World leaders lamented the scenes playing out on screens around the globe. UK Prime Minister Boris Johnson called it “disgraceful.” Canada’s Prime Minister Justin Trudeau said, “I think the American democratic institutions are strong, and hopefully everything will return to normal shortly.”
Ireland’s minister for defence and foreign affairs, Simon Coveney, said: “We must call this out for what it is: a deliberate assault on Democracy by a sitting President & his supporters, attempting to overturn a free & fair election.”
In contrast, Trump tweeted hollow pleas for peace to his 88 million-plus followers, asking them to “remain peaceful,” and “respect the law.” The messages were seen as lukewarm, with Trump weaving platitudes like, “We love you,” and “You’re very special” into his remarks.
Members of Trump’s own inner circle publicly urged him to go further, but he resisted, staying true to his refusal to strongly condemn anyone who supports him, even if there is violence and bloodshed. One of the first examples of this came in 2017, in the midst of the deadly Charlottesville riots.
Trump’s former chief of staff Mick Mulvaney pleaded with him on Twitter at the height of Wednesday’s chaos: “The President’s tweet is not enough. He can stop this now and needs to do exactly that. Tell these folks to go home.”
It didn’t work. Trump followed up his Twitter statements with a video that rehashed his lies that he won the 2020 election. Twitter, Facebook, Instagram and YouTube pulled down the president’s video and the social media outlets temporarily locked his accounts.

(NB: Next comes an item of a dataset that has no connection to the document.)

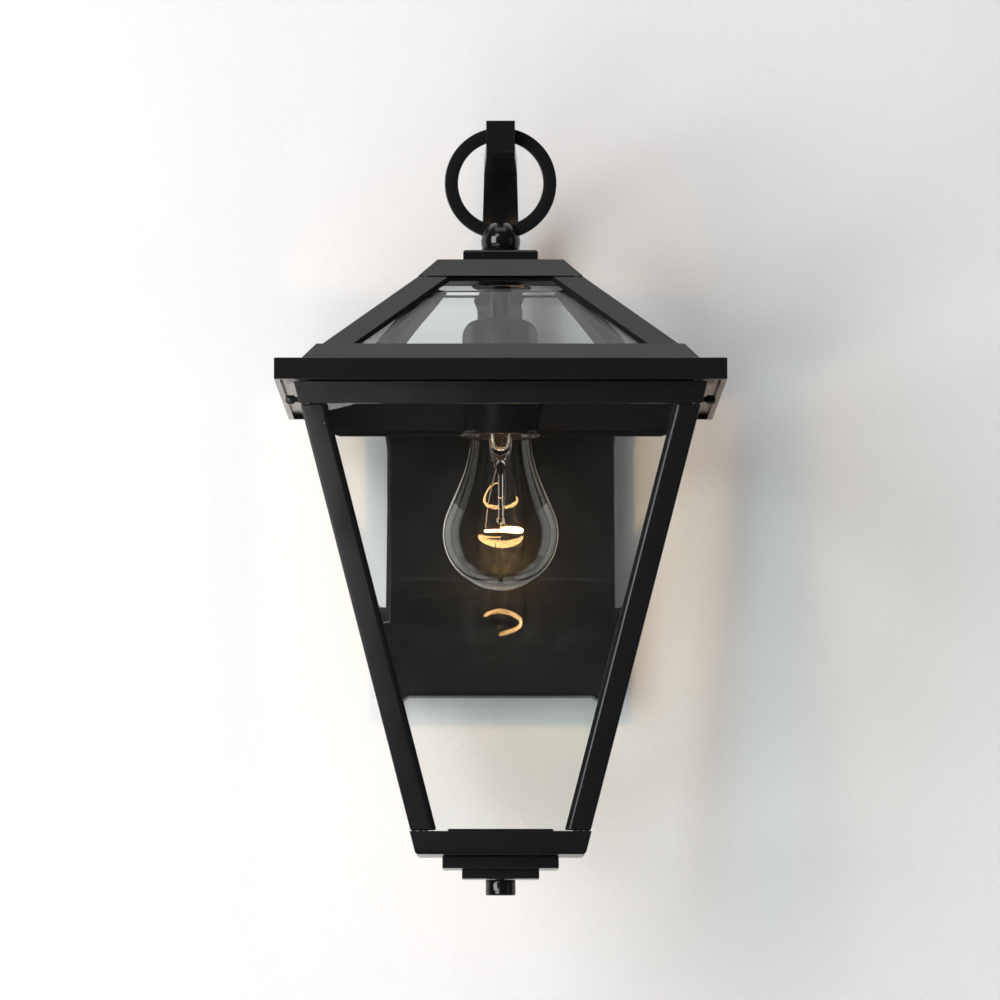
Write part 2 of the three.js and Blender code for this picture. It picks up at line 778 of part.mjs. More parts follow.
function socketContact() {
  const { tip, radius, dish, height } = contact;
  return turned(
    [
      [0, contactZ],
      [tip, contactZ],
      [radius, contactZ + dish],
      [radius, contactZ + height],
      [0, contactZ + height],
    ],
    16,
  );
}

// Outside of the glass: a sphere that flows into the neck.
function bulbOutline(inset) {
  const radius = bulb.radius - inset;
  const centreZ = bulbBottomZ + bulb.radius;
  const neck = bulb.neckRadius - inset;
  const baseNeck = bulb.baseRadius - bulb.baseWall - gap - inset;
  const ballCurve = new THREE.EllipseCurve(0, centreZ, radius, radius, -Math.PI / 2, bulb.ballEnds);
  const leave = ballCurve.getPoint(1);
  const direction = new THREE.Vector2(-Math.sin(bulb.ballEnds), Math.cos(bulb.ballEnds));
  const flow = new THREE.CubicBezierCurve(
    leave,
    leave.clone().addScaledVector(direction, bulb.ballFlow),
    new THREE.Vector2(neck, cupBottomZ - bulb.neckFlow),
    new THREE.Vector2(neck, cupBottomZ),
  );
  const points = [...ballCurve.getPoints(12), ...flow.getPoints(8).slice(1)].map((p) => [p.x, p.y]);
  points[0][0] = 0;
  points.push([baseNeck, bulbTopZ - 0.5], [baseNeck, bulbTopZ + bulb.neckInBase]);
  return points;
}

function bulbGlass() {
  return turned([...bulbOutline(0), ...bulbOutline(bulb.wall).reverse()], 28);
}

function bulbBase() {
  const { baseRadius, baseWall } = bulb;
  const z = [bulbTopZ, baseTopZ];
  return turned(
    [
      [baseRadius - baseWall, z[0]],
      [baseRadius, z[0]],
      [baseRadius, z[1] - base.crown],
      [base.topRadius + base.edge, z[1]],
      [base.topRadius, z[1]],
      [baseRadius - baseWall, z[1] - base.innerStep],
    ],
    24,
  );
}

function bulbInsulator() {
  const hole = base.topRadius - gap;
  return turned(
    [
      [0, baseTopZ - insulator.sunk],
      [hole, baseTopZ - insulator.sunk],
      [hole, baseTopZ + insulator.rise],
      [insulator.topRadius, baseTopZ + insulator.height],
      [0, baseTopZ + insulator.height],
    ],
    20,
  );
}

function bulbContact() {
  const { radius, shoulder, height } = bulbTip;
  const z = baseTopZ + insulator.height + gap;
  return turned([[0, z], [radius, z], [radius - shoulder / 2, z + shoulder], [0, z + height]], 16);
}

function bulbMount() {
  const top = bulbTopZ - 1;
  const throatZ = top - mount.height;
  const rodEnd = bulbBottomZ + bulb.radius + mount.rodAboveMiddle;
  return turned(
    [
      [0, rodEnd],
      [mount.rodRadius * mount.button, rodEnd + 1.5],
      [mount.rodRadius, rodEnd + mount.buttonHeight],
      [mount.rodRadius, throatZ],
      [mount.radius * mount.throat, throatZ + mount.flare],
      [mount.radius, top],
      [0, top],
    ],
    16,
  );
}

// An open ring round the rod's end, with a lead at each end that comes down beside the foot.
function bulbFilament() {
  const ringZ = bulbBottomZ + bulb.radius + filament.loopAboveMiddle;
  const leadTopZ = bulbTopZ - filament.leadDrop;
  const leadFootZ = leadTopZ - filament.leadLength;
  const beside = mount.radius + filament.radius + gap + filament.besideFoot;
  const at = (x, y, z) => new THREE.Vector3(x, y, z);
  const points = [at(-beside, 0, leadTopZ), at(-beside, 0, leadFootZ)];
  for (let i = 0; i <= filament.loopSteps; i += 1) {
    const angle = filament.loopStart + (filament.loopSweep * i) / filament.loopSteps;
    points.push(at(filament.loopRadius * Math.cos(angle), filament.loopRadius * Math.sin(angle), ringZ));
  }
  points.push(at(0, -beside, leadFootZ), at(0, -beside, leadTopZ));
  return tubeAlong(new THREE.CatmullRomCurve3(points), filament.radius, 76, 6);
}

// ---- Cage ----

function cageRim() {
  const outer = (z) => cageSlope.atHeight(z, 0);
  const inner = (z) => cageSlope.atHeight(z, -rim.wall);
  return square([outer(rimBottomZ), outer(rimTopZ), inner(rimTopZ), inner(rimBottomZ)]);
}

function stile() {
  const outer = (z) => cageSlope.atHeight(z, -cage.stileInset);
  const inner = (z) => cageSlope.atHeight(z, -cage.stileInset - cage.stileThick);
  const [low, high] = [bandTopZ + gap, rimBottomZ - gap];
  return cornerBar(cageSlope, [outer(low), outer(high), inner(high), inner(low)], cage.stileWidth);
}

function baseBand() {
  const outer = (z) => cageSlope.atHeight(z, 0);
  const inner = (z) => cageSlope.atHeight(z, -cage.bandWall);
  const foot = outer(bandBottomZ + cage.bandChamfer);
  const body = square([
    [0, bandBottomZ],
    [foot[0] - cage.bandChamfer, bandBottomZ],
    foot,
    outer(bandTopZ),
    inner(bandTopZ),
    inner(floorTopZ),
    [0, floorTopZ],
  ]);
  return cut(body, rod(finial.studRadius + gap, [bandBottomZ - 1, floorTopZ + 1]));
}

const paneOffset = -cage.stileInset - cage.stileThick - gap;
const paneLow = (floorTopZ + 2 * gap + cage.glass * cageSlopeTilt() - bandTopZ) / cageSlope.along.y;
const paneTopRise = collarBottomZ - gap - bandTopZ;
const paneHigh = (paneTopRise + cageSlopeTilt() * (paneOffset - cage.glass)) / cageSlope.along.y;

function cageSlopeTilt() {
  return Math.abs(cageSlope.outward.y);
}

function cagePane() {
  return bevelledPane(cageSlope, paneLow, paneHigh, paneOffset, cage.glass);
}

function paneRetainer() {
  const behind = paneOffset - cage.glass - gap;
  const top = bandTopZ + retainer.aboveBand;
  const foot = floorTopZ + gap;
  const outer = (z) => cageSlope.atHeight(z, behind);
  const inner = (z) => cageSlope.atHeight(z, behind - retainer.wall);
  const body = square([
    outer(foot),
    outer(top),
    inner(top),
    inner(foot + retainer.floor),
    [retainer.holeHalf, foot + retainer.floor],
    [retainer.holeHalf, foot],
  ]);
  const far = cage.footHalf;
  const tab = retainer.tabWidth / 2;
  const corner = box([tab, far], [tab, far], [foot + retainer.floor + 1, top + 1]);
  const corners = [0, 1, 2, 3].map((k) => corner.clone().rotateZ((k * Math.PI) / 2));
  return cut(body, ...corners);
}

function upperBasePlate() {
  const half = basePlate.upperWidth / 2;
  const low = upperPlateTopZ - basePlate.upperHeight;
  const body = square([
    [0, low],
    [half, low],
    [half, upperPlateTopZ - basePlate.chamfer],
    [half - basePlate.chamfer, upperPlateTopZ],
    [0, upperPlateTopZ],
  ]);
  return cut(body, rod(finial.studRadius + gap, [low - 1, upperPlateTopZ + 1]));
}

function lowerBasePlate() {
  const half = basePlate.lowerWidth / 2;
  const low = lowerPlateTopZ - basePlate.lowerHeight;
  const body = square([[0, low], [half, low], [half, lowerPlateTopZ], [0, lowerPlateTopZ]]);
  return cut(body, rod(finial.studRadius + gap, [low - 1, lowerPlateTopZ + 1]));
}

function finialStud() {
  const z = [knobBottomZ + finial.foot + runningGap, floorTopZ + finial.studNutHeight + finial.studPastNut];
  return rod(finial.studRadius, z, 16);
}

function studNut() {
  const z = [floorTopZ + 2 * gap, floorTopZ + 2 * gap + finial.studNutHeight];
  return cut(hexagon(finial.studNut, z), rod(finial.studRadius + gap, [z[0] - 1, z[1] + 1]));
}

function finialKnob() {
  const bore = finial.studRadius + runningGap;
  const { radius, edge, foot } = finial;
  return turned(
    [
      [0, knobBottomZ],
      [radius - edge, knobBottomZ],
      [radius, knobBottomZ + edge],
      [radius, knobTopZ - edge],
      [radius - edge, knobTopZ],
      [bore, knobTopZ],
      [bore, knobBottomZ + foot],
      [0, knobBottomZ + foot],
    ],
    24,
  );
}

function thumbScrewZ() {
  return rimTopZ - thumbScrew.drop;
}

// A small knurled screw through the rim into the collar's slot: turned about +X, for the right side.
function sideScrew() {
  const z = thumbScrewZ();
  const outside = cageSlope.atHeight(z + thumbScrew.headRadius, 0)[0] + runningGap;
  const tip = collarHalf - collar.thick;
  const profile = [
    [0, tip],
    [thumbScrew.shankRadius, tip],
    [thumbScrew.shankRadius, outside + thumbScrew.neck],
    [thumbScrew.headRadius, outside + thumbScrew.neck],
    [thumbScrew.headRadius, outside + thumbScrew.neck + thumbScrew.headLength],
    [0, outside + thumbScrew.neck + thumbScrew.headLength],
  ];
  return turned(profile, 16).rotateY(Math.PI / 2).translate(0, thumbScrew.back, z);
}

function drilledRim() {
  const acrossRim = [-eaveHalf, eaveHalf];
  const holeRadius = thumbScrew.shankRadius + runningGap;
  const hole = rodAlongX(holeRadius, acrossRim, thumbScrew.back, thumbScrewZ());
  return cut(cageRim(), hole);
}

// ---- Materials ----

function finish(color, roughness, metalness, extra = {}) {
  return new THREE.MeshStandardMaterial({ color, roughness, metalness, ...extra });
}

const powderCoat = () => finish(0x1c1d1f, 0.42, 0.35);
const clearGlass = () => finish(0xf2f6f5, 0.03, 0, { transparent: true, opacity: 0.25 });
const zincSteel = () => finish(0xb4b5b2, 0.35, 0.9);
const brass = () => finish(0xb98d3f, 0.3, 1);
const porcelain = () => finish(0xe8e4da, 0.25, 0);
const hotWire = () => finish(0xffb45a, 0.5, 0, { emissive: 0xff9c3a, emissiveIntensity: 3 });

// ---- Assembly ----

const lanternAssembly = new THREE.Group();
const wallSide = new THREE.Group();
const lantern = new THREE.Group();
lantern.position.y = -reach;
lanternAssembly.add(wallSide, lantern);

function add(parent, name, geometry, material) {
  const mesh = new THREE.Mesh(geometry, material);
  mesh.name = name;
  parent.add(mesh);
  return mesh;
}

add(wallSide, "wall_plate", wallPlate(), powderCoat());
add(wallSide, "wall_gasket", wallGasket(), finish(0x2a2a2a, 0.9, 0));
add(wallSide, "mounting_bar", mountingBar(), zincSteel());
add(wallSide, "plate_screw_left", plateScrew(-1), powderCoat());
add(wallSide, "plate_screw_right", plateScrew(1), powderCoat());
add(wallSide, "ground_screw", groundScrew(), finish(0x3f7a45, 0.4, 0.7));
add(wallSide, "hook_arm", hookArm(), powderCoat());
add(wallSide, "arm_screw_upper", armScrew(arm.screwZ[0]), zincSteel());
add(wallSide, "arm_screw_lower", armScrew(arm.screwZ[1]), zincSteel());
add(wallSide, "feed_tube", feedTube(), powderCoat());
add(wallSide, "live_lead", supplyLead(-1), finish(0x151515, 0.55, 0));
add(wallSide, "neutral_lead", supplyLead(1), finish(0xe6e3dc, 0.55, 0));
add(wallSide, "live_connector", wireConnector(-1), finish(0xd8742a, 0.5, 0));
add(wallSide, "neutral_connector", wireConnector(1), finish(0xd8742a, 0.5, 0));
add(wallSide, "ground_lead", groundLead(), finish(0xb87333, 0.4, 1));

add(lantern, "roof_skirt", roofSkirt(), powderCoat());
add(lantern, "roof_collar", roofCollar(), powderCoat());
add(lantern, "roof_cap", roofCap(), powderCoat());
add(lantern, "cap_plate", capPlate(), powderCoat());
add(lantern, "cap_bridge", capBridge(), powderCoat());
add(lantern, "hanging_ball", hangingBall(), powderCoat());
add(lantern, "hanging_ring", hangingRing(), powderCoat());
add(lantern, "stem_pipe", stemPipe(), powderCoat());
add(lantern, "stem_locknut", stemLocknut(), powderCoat());
add(lantern, "socket_cup", socketCup(), powderCoat());
add(lantern, "socket_body", socketBody(), porcelain());
add(lantern, "socket_shell", socketShell(), brass());
add(lantern, "socket_contact", socketContact(), brass());

add(lantern, "bulb_glass", bulbGlass(), finish(0xfff1dc, 0.03, 0, { transparent: true, opacity: 0.35 }));
add(lantern, "bulb_base", bulbBase(), brass());
add(lantern, "bulb_insulator", bulbInsulator(), finish(0x1a1a1c, 0.3, 0));
add(lantern, "bulb_contact", bulbContact(), finish(0xc9c9c6, 0.35, 1));
add(lantern, "bulb_mount", bulbMount(), clearGlass());
add(lantern, "bulb_filament", bulbFilament(), hotWire());

add(lantern, "cage_rim", drilledRim(), powderCoat());
add(lantern, "base_band", baseBand(), powderCoat());
add(lantern, "pane_retainer", paneRetainer(), powderCoat());
add(lantern, "upper_base_plate", upperBasePlate(), powderCoat());
add(lantern, "lower_base_plate", lowerBasePlate(), powderCoat());
add(lantern, "finial_stud", finialStud(), zincSteel());
add(lantern, "stud_nut", studNut(), zincSteel());
add(lantern, "finial_knob", finialKnob(), powderCoat());

const quarterTurn = Math.PI / 2;
["front", "right", "rear", "left"].forEach((side, k) => {
  add(lantern, `roof_pane_${side}`, roofPane().rotateZ(k * quarterTurn), clearGlass());
  add(lantern, `cage_pane_${side}`, cagePane().rotateZ(k * quarterTurn), clearGlass());
});
["front_right", "rear_right", "rear_left", "front_left"].forEach((corner, k) => {
  add(lantern, `hip_bar_${corner}`, hipBar().rotateZ(k * quarterTurn), powderCoat());
  add(lantern, `stile_${corner}`, stile().rotateZ(k * quarterTurn), powderCoat());
});

add(lantern, "thumb_screw_right", sideScrew(), powderCoat());
const leftScrew = add(lantern, "thumb_screw_left", sideScrew(), powderCoat());
leftScrew.rotation.z = Math.PI;
leftScrew.position.y = 2 * thumbScrew.back;

export default lanternAssembly;
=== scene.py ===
# %% [markdown]
# # An outdoor wall lantern, in Blender
#
# The real lantern is a black metal and glass cage that hangs by a ring from a hooked arm on the wall.
# Its exact shapes already exist as a CAD model, the frame. This lesson loads that frame, gives every
# part a finish that behaves like the real one, and remakes the round and bent parts with finer meshes.
# Everything is in metres, +Z is up, and the wall is the plane Y = 0 with the lantern in front of it, along -Y.

import math

import bmesh
import bpy
from mathutils import Matrix, Vector


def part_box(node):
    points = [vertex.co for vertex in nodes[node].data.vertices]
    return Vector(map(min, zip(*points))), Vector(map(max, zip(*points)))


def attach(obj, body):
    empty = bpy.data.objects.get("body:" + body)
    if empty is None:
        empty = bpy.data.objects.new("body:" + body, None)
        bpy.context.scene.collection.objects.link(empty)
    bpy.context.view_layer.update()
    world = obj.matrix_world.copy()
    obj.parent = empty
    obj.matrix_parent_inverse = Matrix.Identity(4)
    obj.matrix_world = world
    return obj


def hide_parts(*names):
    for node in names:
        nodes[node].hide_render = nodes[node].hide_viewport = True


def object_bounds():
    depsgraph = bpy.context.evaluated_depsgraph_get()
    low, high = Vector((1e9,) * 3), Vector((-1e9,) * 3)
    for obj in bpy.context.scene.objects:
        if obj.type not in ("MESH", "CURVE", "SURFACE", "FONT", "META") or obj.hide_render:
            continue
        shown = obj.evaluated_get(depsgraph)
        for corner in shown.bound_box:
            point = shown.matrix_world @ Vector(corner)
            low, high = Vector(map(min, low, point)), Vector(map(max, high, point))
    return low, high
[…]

The wheels of the US government keep turning, but Trump’s future is uncertain
Despite the relentless chipping away of democratic norms during the Trump presidency, the wheels of the US government kept turning, as lawmakers reconvened on the Senate floor late Wednesday night to continue counting electoral votes that will inevitably certify Biden’s clear victory in the presidential election.
But the last two weeks of Trump’s presidency are less clear. Multiple news reports of internal deliberations about how to deal with the outgoing president circulated in the hours following the attempted coup.
Democratic Rep. Ilhan Omar said she would draw up new articles of impeachment. Rep. Cori Bush called on the House of Representatives to investigate whether lawmakers had “violated their oath of office to uphold the Constitution” and should face sanctions or removal.
And the specter of invoking the 25th Amendment to remove Trump from office loomed larger than ever, one of the clearest signs yet that Trump is an imminent threat to the country he was elected to lead.
In a presidency that has prided itself in its appetite for chaos, Trump is getting what he wanted, but the long-term damage to America’s standing in the world may be costlier than anyone can quantify.